Like the other “Jesus Christ, more than $1000?” entry on this list, a limited number of these were made for charity, and also like the last entry on this list, there were “decadent” toppings added, which is a word we place in sarcastic quotation marks because caviar will taste like a combination of mushed together bread and meat with a hint of fish when you really get down to eating this fucker.

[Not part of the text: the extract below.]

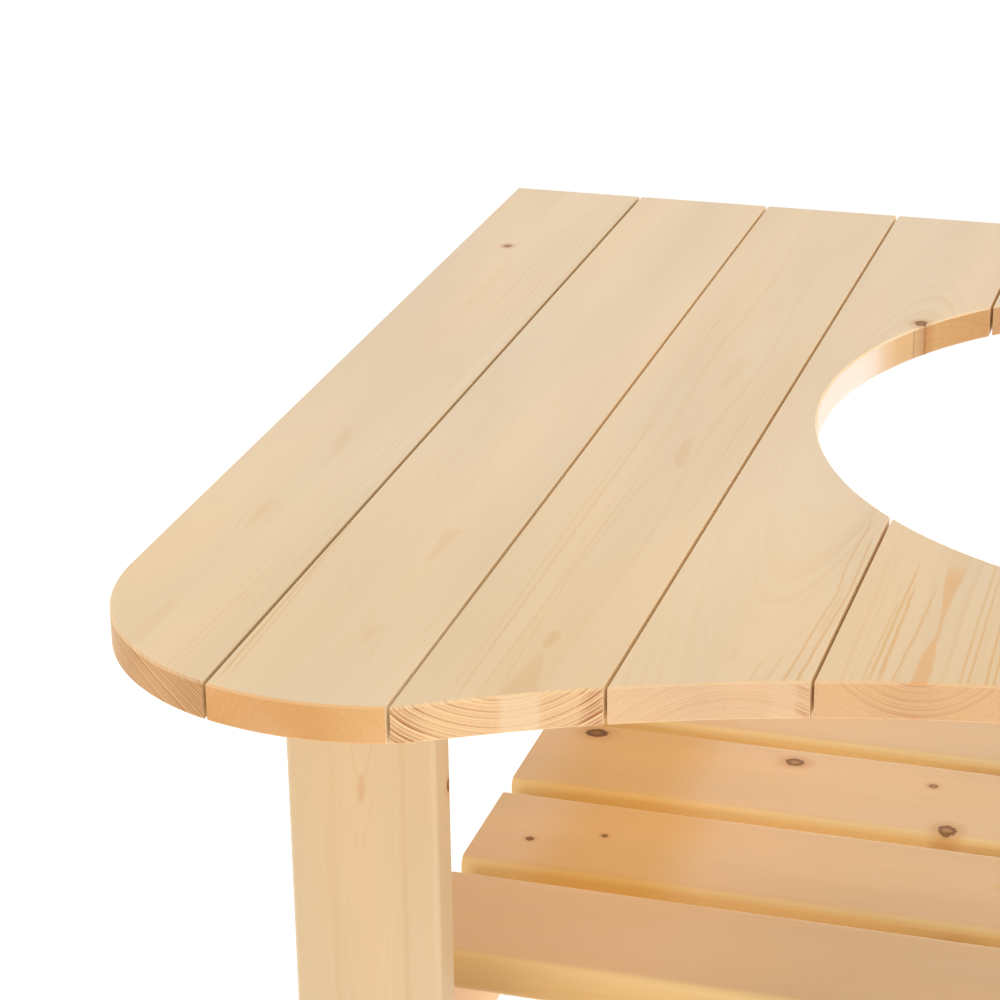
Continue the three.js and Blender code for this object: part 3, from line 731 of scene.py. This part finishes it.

The 12-inch dog, with a sausage made of dry-aged Wagyu beef enriched with truffle oil, knocks elbows with onions carmelized in Dom Perignon and 100-year-old balsamic vinegar which, hey, you guys do you, seems like a lot of work try and probably fail to prod some additional flavor out of a fucking onion. There’s also champagne-braised sauerkraut (goddamn it, New York, get your mess right), a fuck ton of caviar, because sure, gold leaf, because rich people blah blah that joke we made twenty times already this article, and relish made from $10 pickles (goddamn it New York, GET YOUR MESS RIGHT!). All of this lies within a white truffle butter coated toasted brioche bun that’s then finished with French mustard that supposedly costs $35 a bottle as well as saffron-infused W Ketchup that…
*second record scratch yes we’re doing this gimmick again*
Hold up. Hold up one Goddamn second.
Ketchup.
You’re putting fucking ketchup on your fucking billion dollar (citation needed) hot fucking dog?
“This ketchup is fancy! It costs $9 a bottle!”
You’re putting goddamn motherfucking ketchup on your fucking goddamn Jesus Christ expensive shit hot dog?
“Ketchup is good, I like ketchup on my hot dog, what’s the…”
*gunshot*
*silence*
We’re done here. May God have mercy on you, 230 Fifth. May God have mercy on you all.